HOO BOY, it is never a great sign when the answer to a direct, simple question is “THE VERSION I WAS TOLD.” Because, right, “I’ve seen a 40 million figure”…your editor doesn’t just bung away your only other book into a safety deposit back for fifty years when your only novel is that huge of a bestseller? And then right after Harper’s sister/lawyer/advocate dies, this book just happens to turn up, and you just happen to set a release date? This feels like the publishing equivalent of “these jeans just fell off a truck, forty dollars, cash.”

Harper is a famously private person. Does she have any ambivalence about the fact that the publication of the book is going to result in a lot of new publicity?
"I don’t think so. In our press release she says, “After much thought and hesitation I shared [Go Set a Watchman] with a handful of people I trust and was pleased to hear they considered it worthy of publication. I am humbled and amazed that this will now be published after all these years.” "

Wait, she says it or your press release says it for her? You don’t think she has any ambivalence? You’re literally unsure about the degree of her ambivalence?

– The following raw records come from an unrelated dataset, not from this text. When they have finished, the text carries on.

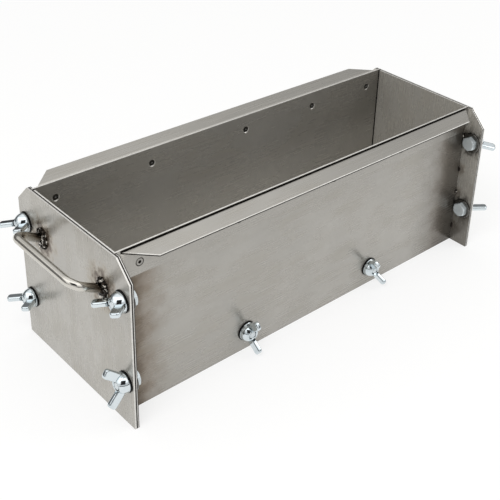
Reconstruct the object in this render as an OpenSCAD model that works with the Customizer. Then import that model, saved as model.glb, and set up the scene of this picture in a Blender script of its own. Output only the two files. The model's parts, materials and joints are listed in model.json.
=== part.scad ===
// Steel mould for casting a square concrete test beam. Millimetres, +Z up.
// Two sheet walls with riveted top angles and welded ears stand either side of a folded base tray.
// A lined end plate with a welded handle closes each end. Wing nuts on hex bolts hold it together.
// The origin is on the floor under the middle. +X runs along the beam, and the near wall is at -Y.

/* [Beam cavity] */
// Length of the cavity, between the two end liners
cavity_l = 533.4; // [450:0.1:650]
// Width of the cavity, between the two side walls
cavity_w = 152.4; // [140:0.1:180]
// Depth of the cavity, from the tray's top to the top edge of the walls
cavity_d = 152.4; // [148:0.1:170]

/* [Side walls] */
// Thickness of a side wall
wall_t = 2; // [1.8:0.1:3]
// How far the top edge of a wall stands above the end plates and the top angles
wall_proud = 1; // [0.5:0.1:2]
// How far the end plates, ears and top angles reach out from a wall
reach_out = 27; // [25:0.5:34]
// Thickness of an ear
ear_t = 2.5; // [2:0.1:3.5]

/* [End plates] */
// Thickness of an end plate
end_t = 2.5; // [2:0.1:3.5]
// Size of the 45 degree cut on the top corners of end plates and ears
corner_cut = 21; // [10:0.5:24]
// Thickness of an end liner
liner_t = 2.5; // [2:0.1:3.5]
// Gap between a liner's edge and the wall beside it
liner_gap = 1; // [0.5:0.1:2]

/* [Base tray] */
// Height of the tray's top above the floor
tray_h = 47.6; // [44:0.1:56]
// Thickness of the tray's sheet
tray_t = 3; // [2:0.1:4]
// Inside radius of the tray's folds
tray_bend_r = 1; // [0.5:0.1:2]
// Gap between the tray and a wall
tray_side_gap = 0.2; // [0.1:0.05:0.5]
// Gap between the tray and a liner
tray_end_gap = 0.3; // [0.2:0.1:1]

/* [Top angles] */
// Thickness of a top angle's sheet
angle_t = 2.5; // [2:0.1:3.5]
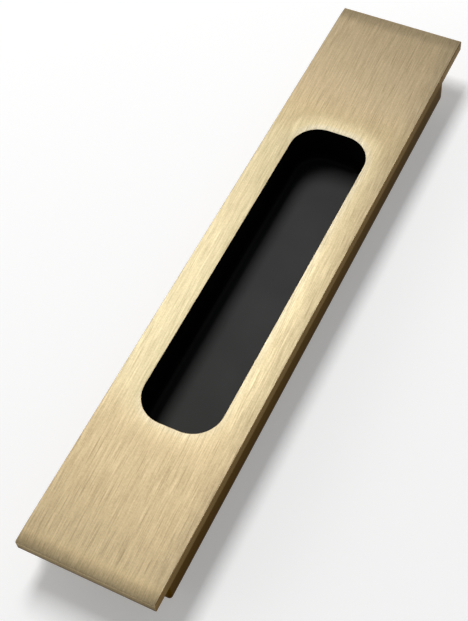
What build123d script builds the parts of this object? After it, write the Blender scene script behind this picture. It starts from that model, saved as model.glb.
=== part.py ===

Has the book been edited? Or is what will eventually be on bookshelves untouched from what was in the safety deposit box?
"If it has been edited, nobody’s told me. It’s the novel she wrote and showed to her editor at Lippincott, who didn’t think it was the book Nelle should be writing. So Nelle wrote another book. I don’t know this for a fact, but I doubt very much that anyone at Harper has edited it. My understanding is that it will be exactly what she wrote in the mid-1950s."

“Nobody’s told me.” “My understanding is.” You guys should have a meeting about this, probably! I don’t know, MAYBE it’s not the case that a bunch of publishers eager to capitalize on a hugely profitable name are taking advantage of a very elderly woman who lives in a nursing home and has diminished capacity. I hope that this is not the case! But if you are going to release another book of hers, maybe make sure that you are going through all of the appropriate steps! Coordinate your message among your team members! Decide if you are going to edit the book or not, and then tell the editor, because that seems like information the editor should have. Right?

The link to the full interview is here.
 
Honestly, that article feels a lot like someone trying to create a controversy where none exists.

First, I believe it when Lee's current lawyer is called "a good friend". I can't imagine that Lee's sister didn't prepare for the possibility of her dying before her sister. As a lawyer herself, she would know a lot of other lawyers and probably picked out her new lawyer because she was a good friend.

Second, the article makes a big deal over the editor not having had a meeting with Lee. This doesn't surprise me either, as Lee is very reclusive. Given that and her age, it really shouldn't surprise anyone. She lets her lawyer handle all of that. That's what she's paid for.

Third, we have an actual statement from the lady herself. I guess I'm just not cynical enough to believe that her statement was ghost written by a lawyer or a publisher against her will or without her knowledge. It seemed like a sincere and heartfelt sentiment to me.
 
The best explanation for a lot of what sounds peculiar and off-putting in that interview was that the guy had just been informed he was the book's editor and had no real idea what was going on, which is why he sounds incredibly tentative about even just basic straightforward questions (stuff like "the version I was told" instead of just saying "this is what happened," or "in our press release she says" instead of just "she says").

That needn't signify anything sinister, but it's quite weird in itself in a way that's noticeable if you're familiar with how the big publishing houses tend to market and communicate, which I suspect is the most basic reason it stood out to Ortberg; having the process on a book this potentially prominent moving so fast that the book's editor is giving clued-out interviews in which he's clearly lacking basic information is not normal practise at all, to put it mildly. But it may just mean that the staffer who was meant to communicate with him screwed up and is currently being fired.